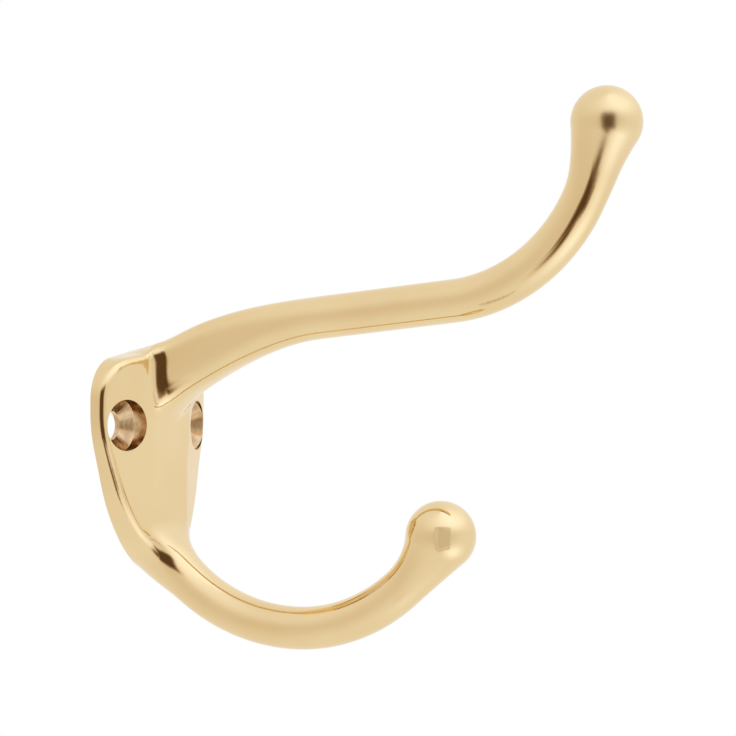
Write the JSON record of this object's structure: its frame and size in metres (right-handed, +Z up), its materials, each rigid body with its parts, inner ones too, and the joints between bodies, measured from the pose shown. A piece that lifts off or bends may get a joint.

==

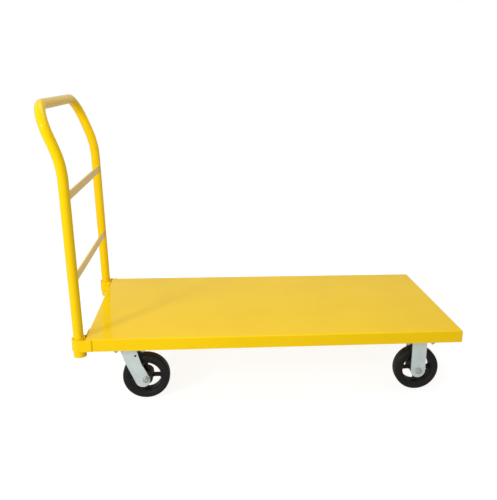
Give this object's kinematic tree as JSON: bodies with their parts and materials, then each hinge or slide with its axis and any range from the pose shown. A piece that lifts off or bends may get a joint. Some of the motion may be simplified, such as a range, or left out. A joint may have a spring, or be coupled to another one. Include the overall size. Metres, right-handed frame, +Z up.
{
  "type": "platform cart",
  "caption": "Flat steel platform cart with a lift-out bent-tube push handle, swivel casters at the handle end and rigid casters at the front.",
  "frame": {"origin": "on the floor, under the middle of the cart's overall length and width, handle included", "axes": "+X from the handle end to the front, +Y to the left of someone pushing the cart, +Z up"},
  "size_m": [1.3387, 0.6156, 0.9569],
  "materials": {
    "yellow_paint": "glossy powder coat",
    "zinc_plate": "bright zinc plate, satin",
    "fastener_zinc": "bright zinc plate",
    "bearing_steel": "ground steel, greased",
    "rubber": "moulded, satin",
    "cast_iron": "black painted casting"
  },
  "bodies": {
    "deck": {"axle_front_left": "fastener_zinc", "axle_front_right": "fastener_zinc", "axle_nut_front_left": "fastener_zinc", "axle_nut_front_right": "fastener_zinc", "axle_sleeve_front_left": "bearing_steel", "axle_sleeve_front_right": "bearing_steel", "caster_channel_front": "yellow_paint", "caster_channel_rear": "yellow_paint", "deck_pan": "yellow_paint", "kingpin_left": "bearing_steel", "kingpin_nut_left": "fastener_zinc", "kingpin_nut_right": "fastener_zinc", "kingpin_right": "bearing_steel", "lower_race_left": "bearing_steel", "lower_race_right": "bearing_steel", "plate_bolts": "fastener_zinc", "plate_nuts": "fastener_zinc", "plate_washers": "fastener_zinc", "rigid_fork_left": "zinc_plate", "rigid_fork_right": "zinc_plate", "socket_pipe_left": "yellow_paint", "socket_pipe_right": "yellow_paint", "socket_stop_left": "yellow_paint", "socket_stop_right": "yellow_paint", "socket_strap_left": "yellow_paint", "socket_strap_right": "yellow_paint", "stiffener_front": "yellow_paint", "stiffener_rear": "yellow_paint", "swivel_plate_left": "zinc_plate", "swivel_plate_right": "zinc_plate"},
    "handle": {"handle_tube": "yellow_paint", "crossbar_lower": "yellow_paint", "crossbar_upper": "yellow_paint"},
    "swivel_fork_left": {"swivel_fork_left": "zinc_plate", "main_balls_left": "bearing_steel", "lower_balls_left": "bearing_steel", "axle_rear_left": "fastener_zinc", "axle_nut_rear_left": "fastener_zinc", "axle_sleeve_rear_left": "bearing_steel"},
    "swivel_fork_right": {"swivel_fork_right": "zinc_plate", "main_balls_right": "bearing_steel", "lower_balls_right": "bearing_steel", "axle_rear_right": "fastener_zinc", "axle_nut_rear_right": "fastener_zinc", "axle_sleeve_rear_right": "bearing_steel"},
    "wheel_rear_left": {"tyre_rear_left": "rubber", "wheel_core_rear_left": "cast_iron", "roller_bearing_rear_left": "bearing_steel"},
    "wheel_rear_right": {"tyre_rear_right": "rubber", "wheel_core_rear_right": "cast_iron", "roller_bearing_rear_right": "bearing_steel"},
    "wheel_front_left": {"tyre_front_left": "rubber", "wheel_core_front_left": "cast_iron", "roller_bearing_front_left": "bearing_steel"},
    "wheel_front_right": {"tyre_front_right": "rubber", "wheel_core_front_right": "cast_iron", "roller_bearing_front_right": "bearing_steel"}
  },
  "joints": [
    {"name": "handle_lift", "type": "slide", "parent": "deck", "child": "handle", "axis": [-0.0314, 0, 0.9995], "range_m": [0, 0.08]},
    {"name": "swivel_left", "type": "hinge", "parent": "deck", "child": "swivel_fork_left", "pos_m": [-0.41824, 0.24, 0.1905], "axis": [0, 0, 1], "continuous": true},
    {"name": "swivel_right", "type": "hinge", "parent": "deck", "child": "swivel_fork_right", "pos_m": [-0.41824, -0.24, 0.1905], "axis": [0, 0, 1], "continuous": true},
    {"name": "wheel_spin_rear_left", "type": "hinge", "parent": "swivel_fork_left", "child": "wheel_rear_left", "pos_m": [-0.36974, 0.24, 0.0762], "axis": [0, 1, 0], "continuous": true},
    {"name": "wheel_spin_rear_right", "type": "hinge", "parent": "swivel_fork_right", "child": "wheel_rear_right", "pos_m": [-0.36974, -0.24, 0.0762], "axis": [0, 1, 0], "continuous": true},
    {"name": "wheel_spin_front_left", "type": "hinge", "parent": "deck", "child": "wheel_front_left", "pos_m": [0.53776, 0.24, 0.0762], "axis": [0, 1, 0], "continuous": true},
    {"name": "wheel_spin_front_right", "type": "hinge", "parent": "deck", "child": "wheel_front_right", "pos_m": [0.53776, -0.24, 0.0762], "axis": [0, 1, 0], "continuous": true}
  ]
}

> **Problem requirements**
Of the lines above, copy each that contains "joints".

> **Final result**
Write the JSON record of this object's structure: its frame and size in metres (right-handed, +Z up), its materials, each rigid body with its parts, inner ones too, and the joints between bodies, measured from the pose shown. A piece that lifts off or bends may get a joint.
  "joints": [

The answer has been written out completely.